EDITOR NOTE: There’s a saying that “it takes money to make money.” That's assuming you actually produce a good or service. In the case of the federal government, we have to alter the maxim so that it clearly expresses the truth: “It takes money to TAKE more money.” President Biden wants $1.2 billion to increase audits on wealthy taxpayers, households and corporations. In short, the government needs to take more money--either directly through taxes or indirectly through money printing--in order to find out whether or not it can take more money from the wealthy. Essentially, everyone gets taxed, and a small portion of that $1.2 billion goes to “customer service” so that the IRS can somehow more efficiently claim what’s owed to Uncle Sam. When it comes to the IRS, there is only efficiency--there’s no “customer service” because neither the IRS nor the government produces anything to which we would find ourselves as willing “buyers” or “customers.” Again, another use of language to obfuscate reality. Your income should belong to you. That’s what IRA accounts are for, to an extent (you still owe in the end). But while your “cash” is sitting in an IRA account, the government erodes its value by spending and printing. Your best bet to save your wealth would be to allocate some funds to a precious metals IRA. Another route would be to convert some cash to privately-stored non-CUSIP gold and silver. You can’t prevent the coercive intervention of tax law, but you can prevent the government’s debasement of your wealth for their spending purposes.
In his $1.52 trillion budget request for 2022, President Joe Biden is calling for $1.2 billion in additional funding for the Internal Revenue Service, largely so the agency can funnel more resources to audit wealthy taxpayers and corporations.
A smaller portion of the extra funds would beef up customer service for everyday taxpayers.
“The President’s funding request makes things fairer,” Treasury Secretary Janet Yellen said in a statement on Friday. “It will make paying taxes a more seamless process for millions of Americans. And it makes sure that corporations actually pay what they owe.”
The additional funding would increase the agency’s 2022 fiscal year budget by 10% over the $12 billion baseline budget for the 2021 fiscal year. The majority of the funding — around $900 million — would go to increasing resources for oversight of corporate and wealthy Americans' tax returns and ensure compliance.

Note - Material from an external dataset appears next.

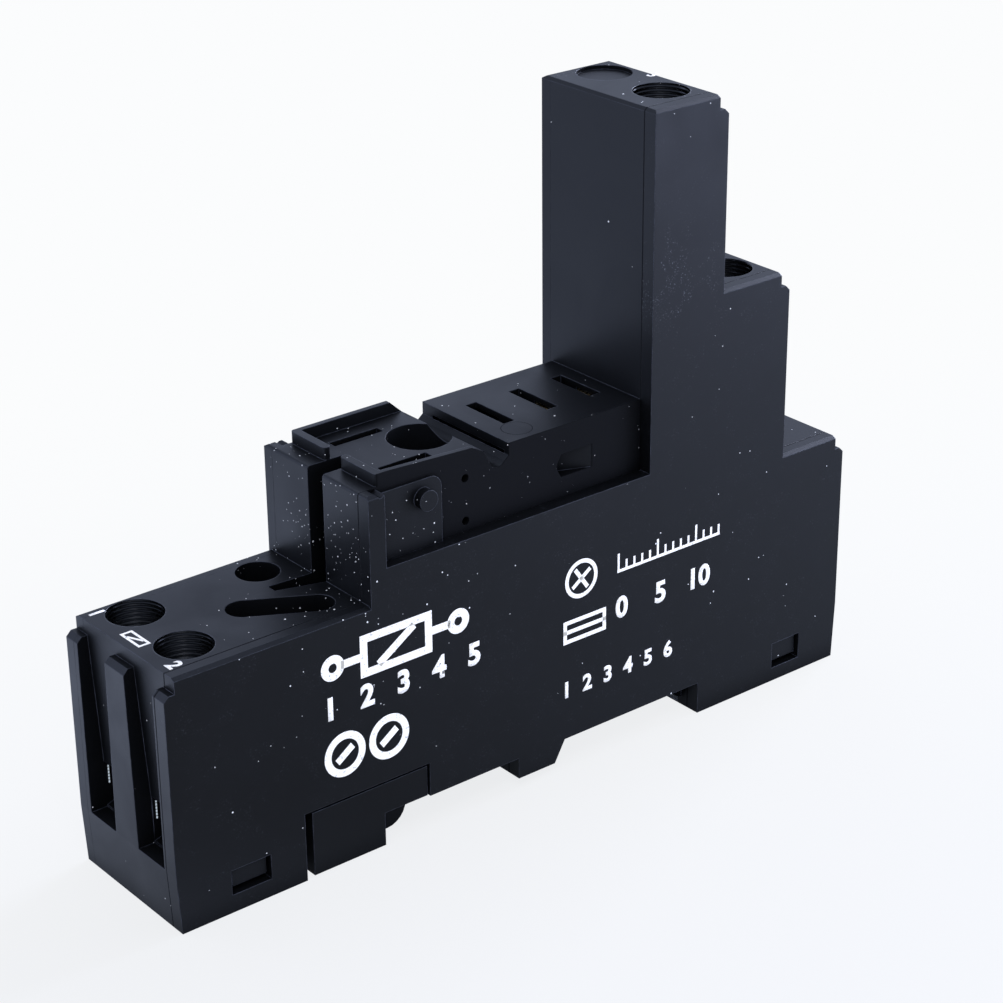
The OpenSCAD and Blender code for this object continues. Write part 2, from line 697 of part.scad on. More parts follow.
// Rising cage: jaw, two walls and a threaded roof
module cage(t) {
    low = t[2] - cage_low;
    x0 = along(t, t[4]) - cage_len / 2;
    inner_w = cage_w - 2 * cage_wall;
    color(steel) placed() difference() {
        slab([x0, t[3] - cage_w / 2, low], [x0 + cage_len, t[3] + cage_w / 2, low + cage_h]);
        slab([x0 - 1, t[3] - inner_w / 2, low + cage_wall],
            [x0 + cage_len + 1, t[3] + inner_w / 2, low + cage_h - cage_roof]);
        translate([x0 + cage_len / 2, t[3], low]) cylinder(r = thread_r + run_gap, h = cage_h + 1, $fn = 48);
    }
}

// Half outline of a forked spring contact of height h, from its foot round the leaf
function fork_side(h, foot) = let (g = leaf_gap / 2, out = g + leaf_t) concat(
    foot > out ? [[foot, 0], [foot, leaf_t], [out, leaf_t]] : [[out, 0]],
    [[out, 0.3 * h], [out + 0.2, 0.5 * h], [out, 0.84 * h], [out + 0.3, h]],
    [[g + 0.3, h], [g, 0.84 * h], [g + 0.2, 0.5 * h], [g, 0.3 * h], [g, leaf_t]]
);

// Forked spring contact, standing on its foot
module fork(h, foot) {
    half = fork_side(h, foot);
    polygon(concat(half, [for (i = [len(half) - 1:-1:0]) [-half[i][0], half[i][1]]]));
}

module coil_contact(y) {
    color(brass) placed() translate([coil_clip_x, y, foot_z]) rotate([90, 0, 90])
        linear_extrude(coil_clip_l) fork(clip_top - foot_z, leaf_gap / 2 + leaf_t);
}

module load_contact(x, y0, foot, top) {
    color(brass) placed() translate([x, y0 + clip_l, foot]) rotate([90, 0, 0])
        linear_extrude(clip_l) fork(top - foot, clip_foot);
}

module screw_coil_far() { clamp_screw(coil_far_t); }
module screw_coil_near() { clamp_screw(coil_near_t); }
module screw_tower() { clamp_screw(tower_t); }
module screw_middle() { clamp_screw(middle_t); }
module screw_low() { clamp_screw(low_t); }
module clamp_coil_far() { cage(coil_far_t); }
module clamp_coil_near() { cage(coil_near_t); }
module clamp_tower() { cage(tower_t); }
module clamp_middle() { cage(middle_t); }
module clamp_low() { cage(low_t); }
module strip_coil_far() { color(brass) placed() union() strip(0); }
module strip_coil_near() { color(brass) placed() union() strip(1); }
module strip_tower() { color(brass) placed() union() strip(2); }
module strip_middle() { color(brass) placed() union() strip(3); }
module strip_low() { color(brass) placed() union() strip(4); }
module contact_coil_far() { coil_contact(mid_y + coil_pin_y); }
module contact_coil_near() { coil_contact(mid_y - coil_pin_y); }
module contact_tower() { load_contact(tower_pin_x, near_clip_y, foot_z, clip_top); }
module contact_middle() { load_contact(mid_pin_x, near_clip_y, foot_z, clip_top); }
module contact_low() { load_contact(low_pin_x, far_clip_y, low_foot_z, low_clip_top); }

housing();
side_cover();
rail_clip();
screw_coil_far();
screw_coil_near();
screw_tower();
screw_middle();
screw_low();
clamp_coil_far();
clamp_coil_near();
clamp_tower();
clamp_middle();
clamp_low();
strip_coil_far();
strip_coil_near();
strip_tower();
strip_middle();
strip_low();
contact_coil_far();
contact_coil_near();
contact_tower();
contact_middle();
contact_low();
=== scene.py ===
"""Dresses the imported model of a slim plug-in relay socket and sets it in a plain pale studio.

The solids come from the frame and keep their places. This script gives each of them its finish, adds the
print, the marks of the moulding tool and two small metal lips, and makes the camera and the lights.
"""

from __future__ import annotations

import logging
import math
from dataclasses import dataclass, field
from enum import Enum

import bpy
from mathutils import Matrix, Vector


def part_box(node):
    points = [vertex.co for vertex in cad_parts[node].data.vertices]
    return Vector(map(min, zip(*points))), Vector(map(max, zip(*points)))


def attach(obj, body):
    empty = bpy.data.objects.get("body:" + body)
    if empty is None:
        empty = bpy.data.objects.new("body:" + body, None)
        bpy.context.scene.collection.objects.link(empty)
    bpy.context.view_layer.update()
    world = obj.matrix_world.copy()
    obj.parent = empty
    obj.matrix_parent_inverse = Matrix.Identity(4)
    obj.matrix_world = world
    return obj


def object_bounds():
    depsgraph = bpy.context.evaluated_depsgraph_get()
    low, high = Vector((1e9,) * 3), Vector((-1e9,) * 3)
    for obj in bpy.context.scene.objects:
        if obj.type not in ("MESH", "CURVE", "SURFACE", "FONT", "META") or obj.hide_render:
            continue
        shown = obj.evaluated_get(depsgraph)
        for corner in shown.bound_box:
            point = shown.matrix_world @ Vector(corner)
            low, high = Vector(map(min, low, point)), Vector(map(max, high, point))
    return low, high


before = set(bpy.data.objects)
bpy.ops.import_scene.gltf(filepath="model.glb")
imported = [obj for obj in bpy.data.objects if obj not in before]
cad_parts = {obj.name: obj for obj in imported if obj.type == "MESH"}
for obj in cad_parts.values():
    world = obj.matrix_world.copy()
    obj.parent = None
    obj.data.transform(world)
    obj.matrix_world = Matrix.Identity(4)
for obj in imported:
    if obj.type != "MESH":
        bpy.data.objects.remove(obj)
CAD_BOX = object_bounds()

LOG = logging.getLogger("relay_socket")
MM = 0.001
LOW = CAD_BOX[0]
TERMINALS = ("coil_far", "coil_near", "tower", "middle", "low")
# Planes across the socket, in millimetres from the cover face: the cover's seam and the far parting line
SEAM_Y = 1.5
FAR_PART_Y = 14.55

Tree = bpy.types.NodeTree
Signal = bpy.types.NodeSocket
# A point of a flat drawing, the two ends of a range, and three numbers of a place, a turn or a tint
Point = tuple[float, float]
Span = tuple[float, float]
Triple = tuple[float, float, float]


def place(x: float, y: float, z: float) -> Vector:
    """Turns millimetres from the coil end, the cover face and the base into a place in the frame."""
    return Vector((LOW.x + x * MM, LOW.y + y * MM, LOW.z + z * MM))


def per_mm(size_mm: float) -> float:
    """Turns the size of a pattern's cell, in millimetres, into the scale of its texture."""
    return 1 / (size_mm * MM)


def linear(code: str) -> tuple[float, float, float, float]:
    """Turns an sRGB hex colour into Blender's linear one.

    Args:
        code: Six hex digits, red first.

    Returns:
        Red, green, blue and an alpha of one.
    """
    parts = [int(code[i:i + 2], 16) / 255 for i in (0, 2, 4)]
    return (*(c / 12.92 if c <= 0.04045 else ((c + 0.055) / 1.055) ** 2.4 for c in parts), 1.0)


def add(tree: Tree, kind: str, inputs: dict | None = None, **options: object) -> bpy.types.Node:
    """Adds one shader node with its settings and links.

    Args:
        tree: Node tree that takes the node.
        kind: Blender's name for the node, without its ShaderNode prefix.
        inputs: What each input holds, by name or number: a value, or a socket to link from.
        options: Properties of the node, such as operation.

    Returns:
        The new node.
    """
    node = tree.nodes.new("ShaderNode" + kind)
    for name, value in options.items():
        setattr(node, name, value)
    for key, value in (inputs or {}).items():
        if isinstance(value, bpy.types.NodeSocket):
            tree.links.new(value, node.inputs[key])
        else:
            node.inputs[key].default_value = value
    return node


def new_material(name: str) -> tuple[bpy.types.Material, Tree, bpy.types.Node]:
    """Makes an empty node material.

    Args:
        name: Name of the material.

    Returns:
        The material, its node tree and its output node.
    """
    material = bpy.data.materials.new(name)
    material.use_nodes = True
    tree = material.node_tree
    tree.nodes.clear()
    return material, tree, add(tree, "OutputMaterial")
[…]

The remaining funds would be used to provide new and improved online tools as well as telephone and in-person customer service so that taxpayers are able to communicate better with the agency.
This extra funding would help to reverse the years of budget cuts the agency has faced. Since 2010, the IRS has lost 21,000 employees. One consequence of the staff reduction is the agency’s inability to fully investigate tax evasion by wealthy taxpayers.
The wealthiest Americans are failing to report more than a fifth of their taxable income to the IRS using sophisticated forms of tax evasion to avoid paying Uncle Sam, a recent study by the National Bureau of Economic Research found.
Unreported income for the top 0.1% is 1.8 times higher than previously estimated, the paper found, while it is 1.3 times higher than originally calculated for the top 1%.
"The tax gap is substantially larger than the IRS estimate," Daniel Reck, a professor at the London School of Economics and one of the authors of the report, told Yahoo Money in March. "For the top 0.1% of the distribution, our estimates suggest that it's almost doubling the tax gap."
President Joe Biden already released a proposal to raise the corporate tax rate to 28%. He is expected to follow up with proposed tax hikes for high-income earners in an infrastructure bill. Biden campaigned on increasing the top individual income tax rate to 39.6% — the current maximum is 37% — and requiring those who make more than $1 million annually to pay the same rate on investment income as they do on their wages.